Grand jury is federal
The Fifth Amendment requires a grand jury indictment for “capital, or otherwise infamous crime” in federal cases. States are not uniformly required to use grand juries for felony charges, which is one reason preliminary hearings remain central in many state systems.
That design choice creates a kind of procedural federalism: some states rely on citizen-run grand juries, others rely on judge-run preliminary hearings, and many use both depending on circumstance.
FAQs
Is a preliminary hearing the same as an arraignment?
No. An arraignment is typically where charges are formally read and a plea is entered. A preliminary hearing is an evidence-based proceeding focused on probable cause.
Can a case be dismissed at a preliminary hearing and still come back?
Often yes. Many dismissals at this stage are without prejudice. Whether it can be refiled depends on state law, the reason for dismissal, and any applicable deadlines.
Do defendants have to present evidence?
Usually no. The burden is on the prosecution to show probable cause. Defense strategy varies. Sometimes the best move is cross-examination only, sometimes presenting evidence helps, and sometimes the hearing is waived to avoid revealing defense strategy early.

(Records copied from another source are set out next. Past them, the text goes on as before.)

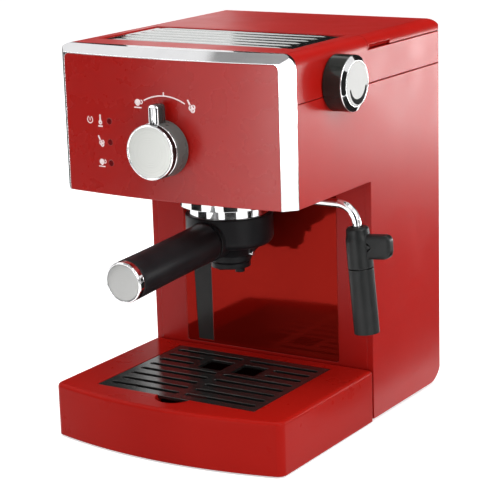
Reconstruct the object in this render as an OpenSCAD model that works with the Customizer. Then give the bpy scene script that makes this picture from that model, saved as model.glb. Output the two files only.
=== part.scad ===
// Home espresso machine: a red C-shaped body with a bowed front panel, a bayonet
// portafilter, a swivelling steam wand, a drip tray and a lift-out water tank.
// Millimetres. X to the machine's left-to-right, Y to the back, Z up. The modules are
// written from the middle of the tray's front edge; at_origin() then moves every piece
// so that the origin lies under the middle of the whole machine, on the worktop.

/* [Body] */
// Width of the housing
body_w = 200; // [190:1:230]
// Depth from the tray's front to the back of the housing
body_d = 262; // [255:1:290]
// Height of the machine on its feet
body_h = 297; // [294:1:320]
// Wall thickness of the moulded shells
wall = 2.5; // [2:0.1:3]
// Height of the rubber feet under the housing
foot_h = 3; // [2.5:0.1:5]
// Distance from the tray's front to the column
column_y = 146; // [144:1:152]
// Height of the head, from its underside to the top
head_h = 108.5; // [103:0.5:111]
// Distance from the tray's front to the corners of the head
head_y = 32; // [28:1:36]
// How far the front panel bows forward
head_bow = 6; // [3:0.5:8]
// Distance of the joint under the top housing from the top
seam_drop = 35; // [33:0.5:37]
// Distance from the tray's front to the tank lid
lid_y = 144; // [142:0.5:146]
// Thickness of the tank lid with its skirt
lid_h = 10; // [9:0.5:12]
// Width of the joints between shells
seam_gap = 0.6; // [0.3:0.1:1]
// Radius of the long top edges
top_r = 9; // [6:0.5:12]
// Radius of the upper back edge
back_top_r = 11; // [8:0.5:11.5]
// Radius of the lower back edge
back_low_r = 20; // [10:1:24]

/* [Front] */
// Width of the bezel's bands at the sides
bezel_w = 8.5; // [6:0.5:13]
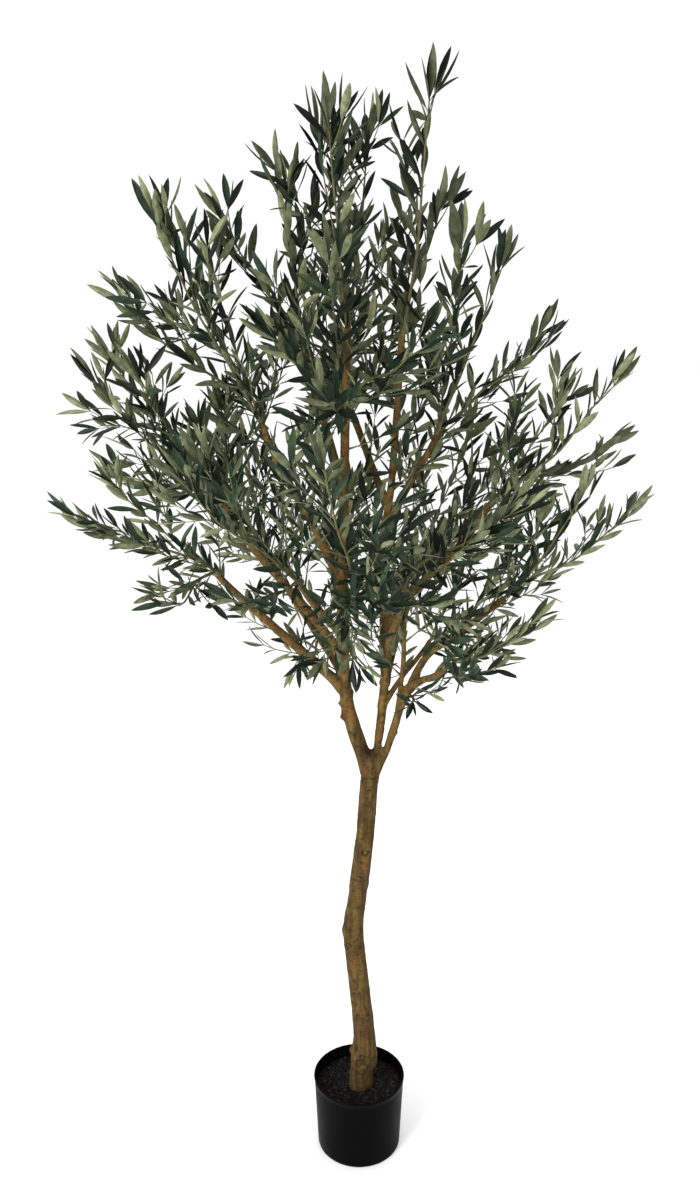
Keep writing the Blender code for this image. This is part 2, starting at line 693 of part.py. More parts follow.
    def join(self, body, parts):
        """Fuse twigs and leaves onto the stem."""
        group = bpy.data.collections.new("joining")
        bpy.context.scene.collection.children.link(group)
        for mesh in parts:
            group.objects.link(bpy.data.objects.new("piece", mesh))
        joined = boolean_mesh(body, "UNION", group=group)
        for piece in list(group.objects):
            bpy.data.objects.remove(piece)
        bpy.data.collections.remove(group)
        return joined


def main():
    for obj in list(bpy.data.objects):
        bpy.data.objects.remove(obj)
    rng = random.Random(SEED)
    build_pot()
    build_fill()
    trunk = build_trunk()
    limbs = build_boughs(rng)
    stems = plan_stems(limbs)
    space = Space(stems, {"trunk": trunk, **limbs})
    for name, (course, first) in stems.items():
        Spray(name, course, space, rng).build(first)


main()
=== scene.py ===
"""Looks of the potted artificial olive tree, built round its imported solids.

Metres, +Z up.  Heights in the tables of the stem, boughs and sprays are above the fill's top.
Azimuths are in degrees from +X towards +Y, and a reach is a distance from the pot's axis.
"""
import math
import random
import bmesh
import bpy
import numpy as np
from bpy.props import FloatProperty, FloatVectorProperty, PointerProperty
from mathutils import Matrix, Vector, noise
from mathutils.kdtree import KDTree


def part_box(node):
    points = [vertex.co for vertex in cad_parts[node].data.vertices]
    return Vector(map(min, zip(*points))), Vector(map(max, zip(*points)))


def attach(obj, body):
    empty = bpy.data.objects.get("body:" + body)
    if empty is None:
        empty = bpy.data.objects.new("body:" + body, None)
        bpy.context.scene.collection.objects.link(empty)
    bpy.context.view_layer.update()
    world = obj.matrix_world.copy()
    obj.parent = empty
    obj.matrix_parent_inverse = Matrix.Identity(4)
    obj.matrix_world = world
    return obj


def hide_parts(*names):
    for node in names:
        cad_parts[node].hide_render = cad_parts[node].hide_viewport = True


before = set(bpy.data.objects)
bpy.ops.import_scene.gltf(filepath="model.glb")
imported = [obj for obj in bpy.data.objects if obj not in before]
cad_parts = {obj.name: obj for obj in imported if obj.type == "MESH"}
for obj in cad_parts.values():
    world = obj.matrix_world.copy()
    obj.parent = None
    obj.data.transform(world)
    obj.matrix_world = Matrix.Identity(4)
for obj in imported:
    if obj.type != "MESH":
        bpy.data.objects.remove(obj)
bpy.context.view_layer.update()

bl_info = {
    "name": "Potted olive tree",
    "version": (1, 0, 0),
    "blender": (4, 5, 0),
    "location": "3D View > Sidebar > Olive",
    "description": "Bark, twigs, leaves, pot and stage of a potted artificial olive tree",
    "category": "Object",
}

SEED = 24
LEAF_SEED = 5
UP = Vector((0.0, 0.0, 1.0))
MASSES = sorted(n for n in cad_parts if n.startswith("foliage_"))
LIMBS = sorted(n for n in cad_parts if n.startswith("bough_"))

# ---- The tree's own sizes, the same as the solids'

FIT_GAP = 0.0003
CURVE_HANDLE = 0.33         # a curve's handles as a share of its straight length

POT_HEIGHT = 0.178
POT_RIM_RADIUS = 0.104
POT_BASE_RADIUS = 0.096
POT_WALL = 0.0025
POT_FLOOR = 0.003
FILL_LEVEL = 0.148

# Stem: height, sideways offset, half width and half depth
TRUNK_SECTIONS = (
    (0.000, 0.0083, 0.0305, 0.0300),
    (0.018, 0.0095, 0.0280, 0.0275),
    (0.055, 0.0110, 0.0262, 0.0258),
    (0.126, 0.0125, 0.0250, 0.0246),
    (0.190, 0.0077, 0.0242, 0.0240),
    (0.378, -0.0121, 0.0226, 0.0222),
    (0.409, -0.0130, 0.0228, 0.0218),
    (0.439, -0.0118, 0.0221, 0.0215),
    (0.469, -0.0066, 0.0212, 0.0211),
    (0.647, 0.0129, 0.0204, 0.0203),
    (0.761, 0.0200, 0.0196, 0.0196),
    (0.789, 0.0231, 0.0208, 0.0200),
    (0.817, 0.0272, 0.0290, 0.0225),
    (0.840, 0.0265, 0.0394, 0.0250),
)
TRUNK_SWAY = 0.009          # gentle bend in depth, none at either end
FLARE_LOBES = 3
FLARE_DEPTH = 0.07          # share of the radius, fading upwards
FLARE_HEIGHT = 0.05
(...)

Can you waive a preliminary hearing?
In many jurisdictions, yes. Waiving can speed up the case or preserve strategy, but it also gives up a chance to test the state’s witnesses early.
The bigger picture
A preliminary hearing is easy to misunderstand because it looks like a mini-trial but functions like a filter. The prosecutor is not required to prove guilt. The defense is not required to prove anything. The judge is not there to deliver a final moral judgment.
The judge is there to answer a narrower question with oversized consequences: is there enough here to justify moving forward with the process of a felony prosecution?
That is not a thrilling question. It is a constitutional one. And for a defendant, it can be the first moment the state has to say its case out loud, under the discipline of cross-examination (as permitted in that jurisdiction), with a judge listening for whether “probably” is actually supported by facts.